Yongheng Deng, Jing Wu, and Bernard Yeung, National University of Singapore; and Randall Morck, University of Alberta and NBER
Monetary and Fiscal Stimuli, Ownership Structure and China's Housing Market

The recent financial crisis and resulting global recession have brought about renewed discussion of the effectiveness of government stimulus policy. While developed countries like the United States and European Union provide only mixed evidence on the effectiveness of stimulus packages, the Chinese government's stimulus policy appears to have achieved a quick and significant response. One year after the adoption of the 4 trillion yuan (US $586 billion) economic stimulus package, China's GDP grew by an annualized 11.9 percent rate in the first quarter of 2010, accelerating from 6.2, 7.9, 9.1, and 10.7 percent in the previous four quarters, respectively.
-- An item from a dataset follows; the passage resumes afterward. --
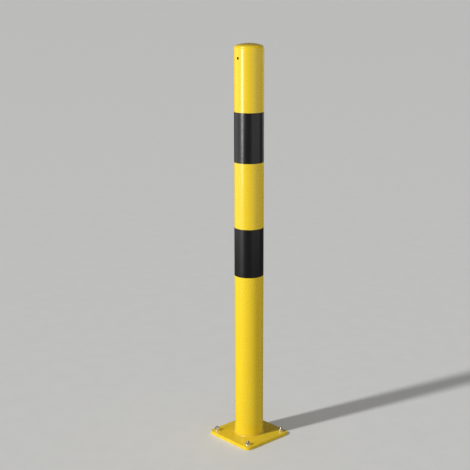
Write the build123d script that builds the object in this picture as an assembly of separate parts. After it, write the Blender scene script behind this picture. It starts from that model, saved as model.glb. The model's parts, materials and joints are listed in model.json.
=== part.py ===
from build123d import *

import os
from math import atan2, cos, degrees, radians, sqrt, tan

# A bolt-down steel safety bollard: a round post with a dished cap, welded to a square
# base plate, which four expansion anchors hold to the floor. Two bands of black film
# are wrapped round the yellow post.
#
# Millimetres. +Z is up. The origin is the middle of the plate's underside, at floor
# level. -Y is the front, the side that the vent hole faces.

# Post
post_diameter = 88.9
post_wall = 3.0
post_length = 1200.0
vent_diameter = 7.5
vent_below_tube_top = 23.0

# Cap: a straight flange, a knuckle and a shallow crown
cap_wall = 3.0
cap_flange = 3.5
cap_knuckle_radius = 11.0
cap_crown_radius = 120.0

# Welds
cap_weld_width = 4.0
cap_weld_root = 0.8  # metal left between the bottom of the groove and the bore
base_weld_leg = 3.0
base_weld_bulge = 0.3

# Bands of film, counted from the top of the crown down
first_band_below_crown = 200.0
band_height = 150.0
yellow_between_bands = 200.0
film_thickness = 0.2
film_overlap = 12.0

# Base plate
plate_side = 180.0
plate_thickness = 10.0
plate_corner_radius = 15.0
plate_edge_break = 0.8
anchor_edge_distance = 18.0
anchor_hole_clearance = 1.5

# M8 anchors, from floor level up
anchor_diameter = 8.0
thread_pitch_diameter = 7.188
shank_above_floor = 5.0
stud_above_nut = 4.0
stud_tip_chamfer = 1.0
thread_clearance = 0.05

washer_diameter = 16.0
washer_hole_clearance = 0.2
washer_thickness = 1.6

lock_washer_diameter = 14.8
lock_washer_hole_clearance = 0.1
lock_washer_thickness = 2.0
lock_washer_slit = 1.4
lock_washer_slit_angle = 20.0

nut_across_flats = 13.0
nut_height = 6.8
nut_chamfer_angle = 30.0
nut_face_share = 0.95
nut_countersink = 0.5

# How far each nut, and the slit of its lock washer, is turned about the anchor
nut_turns = {"front_left": 12.0, "front_right": 41.0, "back_right": 27.0, "back_left": 3.0}
slit_turns = {"front_left": 200.0, "front_right": 75.0, "back_right": 310.0, "back_left": 145.0}

# Worked out from the sizes above
post_radius = post_diameter / 2
tube_bottom = plate_thickness
tube_top = tube_bottom + post_length
cap_weld_root_radius = post_radius - min(post_wall, cap_wall) + cap_weld_root
anchor_spacing = plate_side - 2 * anchor_edge_distance
corners = {
    "front_left": (-anchor_spacing / 2, -anchor_spacing / 2),
    "front_right": (anchor_spacing / 2, -anchor_spacing / 2),
    "back_right": (anchor_spacing / 2, anchor_spacing / 2),
    "back_left": (-anchor_spacing / 2, anchor_spacing / 2),
}
washer_bottom = plate_thickness
lock_washer_bottom = washer_bottom + washer_thickness
nut_bottom = lock_washer_bottom + lock_washer_thickness
nut_top = nut_bottom + nut_height


def turned(points):
    """A solid of revolution about Z, from a closed outline of (radius, height) points."""
    return revolve(Plane.XZ * make_face(Polyline(points, close=True)), Axis.Z)


def dished_height(outer_radius, knuckle_radius, crown_radius):
    """How far a dished head rises above the line where its knuckle starts."""
    return crown_radius - sqrt((crown_radius - knuckle_radius) ** 2 - (outer_radius - knuckle_radius) ** 2)


def dished_solid(outer_radius, knuckle_radius, crown_radius, bottom, knuckle_start):
    """A solid plug under a dished head: straight side, knuckle arc, then crown arc to the axis."""
    top = knuckle_start + dished_height(outer_radius, knuckle_radius, crown_radius)
    crown_centre = (0, top - crown_radius)
    knuckle_centre = (outer_radius - knuckle_radius, knuckle_start)
    tangent_angle = degrees(atan2(knuckle_centre[1] - crown_centre[1], knuckle_centre[0]))
    knuckle = CenterArc(knuckle_centre, knuckle_radius, 0, tangent_angle)
    crown = CenterArc(crown_centre, crown_radius, tangent_angle, 90 - tangent_angle)
    axis_side = Line((0, top), (0, bottom))
    base_side = Line((0, bottom), (outer_radius, bottom))
    straight_side = Line((outer_radius, bottom), (outer_radius, knuckle_start))
    outline = Wire([base_side, straight_side, knuckle, crown, axis_side])
    return revolve(Plane.XZ * make_face(outline), Axis.Z)


cap_knuckle_start = tube_top + cap_flange
crown_top = cap_knuckle_start + dished_height(post_radius, cap_knuckle_radius, cap_crown_radius)


def make_base_plate():
    outline = RectangleRounded(plate_side, plate_side, plate_corner_radius)
    plate = extrude(outline, plate_thickness)
    top_edges = plate.edges().group_by(Axis.Z)[-1]
    plate = chamfer(top_edges, plate_edge_break)
    hole_radius = anchor_diameter / 2 + anchor_hole_clearance
    hole = Cylinder(hole_radius, plate_thickness, align=(Align.CENTER, Align.CENTER, Align.MIN))
    for x, y in corners.values():
        plate -= Pos(x, y, 0) * hole
    return plate


def make_post_tube():
    # The top edge is bevelled for half of the cap's weld.
    inner_radius = post_radius - post_wall
    tube = turned([
        (inner_radius, tube_bottom),
        (post_radius, tube_bottom),
        (post_radius, tube_top - cap_weld_width / 2),
        (cap_weld_root_radius, tube_top),
        (inner_radius, tube_top),
    ])
    vent_height = tube_top - vent_below_tube_top
    drill = Cylinder(vent_diameter / 2, post_radius, align=(Align.CENTER, Align.CENTER, Align.MIN))
    return tube - Pos(0, 0, vent_height) * Rot(90, 0, 0) * drill


def make_top_cap():
    # The lower edge is bevelled for the other half of the weld.
    shell = dished_solid(post_radius, cap_knuckle_radius, cap_crown_radius, tube_top, cap_knuckle_start)
    shell -= dished_solid(
        post_radius - cap_wall,
        cap_knuckle_radius - cap_wall,
        cap_crown_radius - cap_wall,
        tube_top,
        cap_knuckle_start,
    )
    bevel = turned([
        (cap_weld_root_radius, tube_top),
        (post_radius, tube_top + cap_weld_width / 2),
        (post_radius + cap_wall, tube_top + cap_weld_width / 2),
        (post_radius + cap_wall, tube_top),
    ])
    return shell - bevel


def make_cap_weld():
    # A V-shaped ring between the two bevels, ground flush with the post.
    return turned([
        (post_radius, tube_top - cap_weld_width / 2),
        (post_radius, tube_top + cap_weld_width / 2),
        (cap_weld_root_radius, tube_top),
    ])


def make_base_weld():
    # A slightly convex fillet all round the foot of the post.
    foot = (post_radius + base_weld_leg, tube_bottom)
    root = (post_radius, tube_bottom)
    toe = (post_radius, tube_bottom + base_weld_leg)
    half_diagonal = base_weld_bulge * cos(radians(45))
    middle = (
        post_radius + base_weld_leg / 2 + half_diagonal,
        tube_bottom + base_weld_leg / 2 + half_diagonal,
    )
    outline = Wire([Line(toe, root), Line(root, foot), ThreePointArc(foot, middle, toe)])
    return revolve(Plane.XZ * make_face(outline), Axis.Z)


def make_band(index):
    # A sleeve of film, and at the back its end laid over its start.
    top = crown_top - first_band_below_crown - index * (band_height + yellow_between_bands)
    bottom = top - band_height
    outer_radius = post_radius + film_thickness
    sleeve = turned([
        (post_radius, bottom),
        (outer_radius, bottom),
        (outer_radius, top),
        (post_radius, top),
    ])
    lap_angle = degrees(film_overlap / outer_radius)
    lap_radius = outer_radius + film_thickness
    lap_face = Plane.XZ * Pos((outer_radius + lap_radius) / 2, (bottom + top) / 2) * Rectangle(
        film_thickness, band_height)
    lap = revolve(lap_face, Axis.Z, lap_angle)
    return sleeve + Rot(0, 0, 90 - lap_angle / 2) * lap


def make_anchor_stud():
    # The shank passes the plate, and the thread is a plain rod of its pitch diameter.
    thread_radius = thread_pitch_diameter / 2
    top = nut_top + stud_above_nut
    return turned([
        (0, 0),
        (anchor_diameter / 2, 0),
        (anchor_diameter / 2, shank_above_floor),
        (thread_radius, shank_above_floor),
        (thread_radius, top - stud_tip_chamfer),
        (thread_radius - stud_tip_chamfer, top),
        (0, top),
    ])


def make_washer():
    hole_radius = anchor_diameter / 2 + washer_hole_clearance
    return turned([
        (hole_radius, washer_bottom),
        (washer_diameter / 2, washer_bottom),
        (washer_diameter / 2, lock_washer_bottom),
        (hole_radius, lock_washer_bottom),
    ])


def make_lock_washer():
    # A split ring, pressed flat, with its slit cut on the slant.
    hole_radius = anchor_diameter / 2 + lock_washer_hole_clearance
    ring = turned([
        (hole_radius, lock_washer_bottom),
        (lock_washer_diameter / 2, lock_washer_bottom),
        (lock_washer_diameter / 2, nut_bottom),
        (hole_radius, nut_bottom),
    ])
    middle_height = (lock_washer_bottom + nut_bottom) / 2
    cutter = Box(lock_washer_diameter, lock_washer_slit, 2 * lock_washer_diameter)
    cutter = Rot(lock_washer_slit_angle, 0, 0) * cutter
    return ring - Pos(lock_washer_diameter / 2, 0, middle_height) * cutter


def make_nut():
    # A hexagon whose corners are chamfered above and below, with a countersunk hole.
    corner_radius = nut_across_flats / 2 / cos(radians(30))
    face_radius = nut_face_share * nut_across_flats / 2
    chamfer_height = (corner_radius - face_radius) * tan(radians(nut_chamfer_angle))
    hole_radius = thread_pitch_diameter / 2 + thread_clearance
    mouth_radius = hole_radius + nut_countersink
    hexagon = extrude(RegularPolygon(nut_across_flats / 2, 6, major_radius=False), nut_height)
    body = Pos(0, 0, nut_bottom) * hexagon
    body &= turned([
        (0, nut_bottom),
        (face_radius, nut_bottom),
        (corner_radius, nut_bottom + chamfer_height),
        (corner_radius, nut_top - chamfer_height),
        (face_radius, nut_top),
        (0, nut_top),
    ])
    return body - turned([
        (0, nut_bottom),
        (mouth_radius, nut_bottom),
        (hole_radius, nut_bottom + nut_countersink),
        (hole_radius, nut_top - nut_countersink),
        (mouth_radius, nut_top),
        (0, nut_top),
    ])


def write_part(name, shape):
    export_step(shape, f"parts/{name}.step")


os.makedirs("parts", exist_ok=True)
write_part("base_plate", make_base_plate())
write_part("post_tube", make_post_tube())
write_part("top_cap", make_top_cap())
write_part("cap_weld", make_cap_weld())
write_part("base_weld", make_base_weld())
write_part("upper_black_band", make_band(0))
write_part("lower_black_band", make_band(1))
for corner, (x, y) in corners.items():
    place = Pos(x, y, 0)
    write_part(f"anchor_stud_{corner}", place * make_anchor_stud())
    write_part(f"flat_washer_{corner}", place * make_washer())
    write_part(f"lock_washer_{corner}", place * Rot(0, 0, slit_turns[corner]) * make_lock_washer())
    write_part(f"hex_nut_{corner}", place * Rot(0, 0, nut_turns[corner]) * make_nut())
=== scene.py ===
import json
from math import atan2, cos, hypot, pi, radians, sin, sqrt, tan, tau

import bmesh
import bpy
from mathutils import Matrix, Vector

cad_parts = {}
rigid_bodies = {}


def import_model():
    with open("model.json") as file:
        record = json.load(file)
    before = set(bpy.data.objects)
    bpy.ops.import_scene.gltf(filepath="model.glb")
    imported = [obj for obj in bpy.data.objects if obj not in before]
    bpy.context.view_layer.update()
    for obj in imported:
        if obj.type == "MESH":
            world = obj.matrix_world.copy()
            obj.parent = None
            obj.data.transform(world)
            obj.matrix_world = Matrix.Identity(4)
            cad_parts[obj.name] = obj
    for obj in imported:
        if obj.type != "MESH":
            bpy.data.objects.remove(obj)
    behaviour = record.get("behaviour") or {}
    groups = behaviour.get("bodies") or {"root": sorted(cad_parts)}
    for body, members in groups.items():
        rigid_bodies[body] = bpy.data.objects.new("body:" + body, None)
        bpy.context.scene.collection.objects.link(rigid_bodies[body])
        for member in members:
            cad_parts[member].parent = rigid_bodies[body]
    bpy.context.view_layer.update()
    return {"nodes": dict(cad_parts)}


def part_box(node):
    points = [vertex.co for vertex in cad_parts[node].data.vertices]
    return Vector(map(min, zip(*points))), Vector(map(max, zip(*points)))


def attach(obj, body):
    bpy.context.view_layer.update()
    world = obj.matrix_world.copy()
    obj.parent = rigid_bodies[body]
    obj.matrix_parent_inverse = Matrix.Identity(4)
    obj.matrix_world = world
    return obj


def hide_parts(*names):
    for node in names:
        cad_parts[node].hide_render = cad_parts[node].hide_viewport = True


for leftover in list(bpy.data.objects):
    bpy.data.objects.remove(leftover)
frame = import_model()
print("frame loaded:", len(frame["nodes"]), "steel and film pieces")

millimetre = 0.001
mergeDistance = 1e-7  # points nearer than this become one
levelSlack = 1e-6  # a point this near a level counts as lying on it
cornerNames = ["front_left", "front_right", "back_right", "back_left"]
tubeLow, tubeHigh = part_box("post_tube")
postRadius = tubeHigh.x
vent = {"radius": 3.75 * millimetre, "height": tubeHigh.z - 23 * millimetre}


class Link:
    # a shader socket that adds Math nodes when it stands in an expression
    def __init__(self, owner, socket):
        self.owner = owner
        self.socket = socket

    def math(self, operation, first, second):
        return self.owner.node("ShaderNodeMath", {"operation": operation}, {0: first, 1: second})

    def __add__(self, other):
        return self.math("ADD", self, other)

    def __radd__(self, other):
        return self.math("ADD", other, self)

    def __sub__(self, other):
        return self.math("SUBTRACT", self, other)

    def __rsub__(self, other):
        return self.math("SUBTRACT", other, self)

    def __mul__(self, other):
        return self.math("MULTIPLY", self, other)

    def __rmul__(self, other):
        return self.math("MULTIPLY", other, self)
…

Amid this phenomenal response are record-breaking land auction prices and a surge in house prices in major cities, to new highs since March 2009. Allegedly, the stimulus package in China has led to overheated activity in real estate markets. Deng, Morck, Wu, and Yeung focus on why monetary and fiscal stimulation in China seems to achieve such quick results and how the success of the Chinese stimulation can be a curse in disguise. They argue that state ownership of banks and large enterprises leads these firms to respond quickly to government stimulus. Yet, the resultant impact on China's real estate markets is uncertain, and the authors question whether the resultant credit and liquidity surge creates real business opportunity. To provide empirical evidence, they conduct a micro-level analysis of recent land auctions in Beijing and Shanghai. They are able to identify the location and physical attributes of each land sale, and then create a constant quality land price index at city level. The indexes show a very sharp rise in constant quality land prices of almost 300 percent over the past 18-24 months in both cities. There is also evidence that the surge in Beijing's land auction prices are associated with state-owned enterprises' purchases and bids.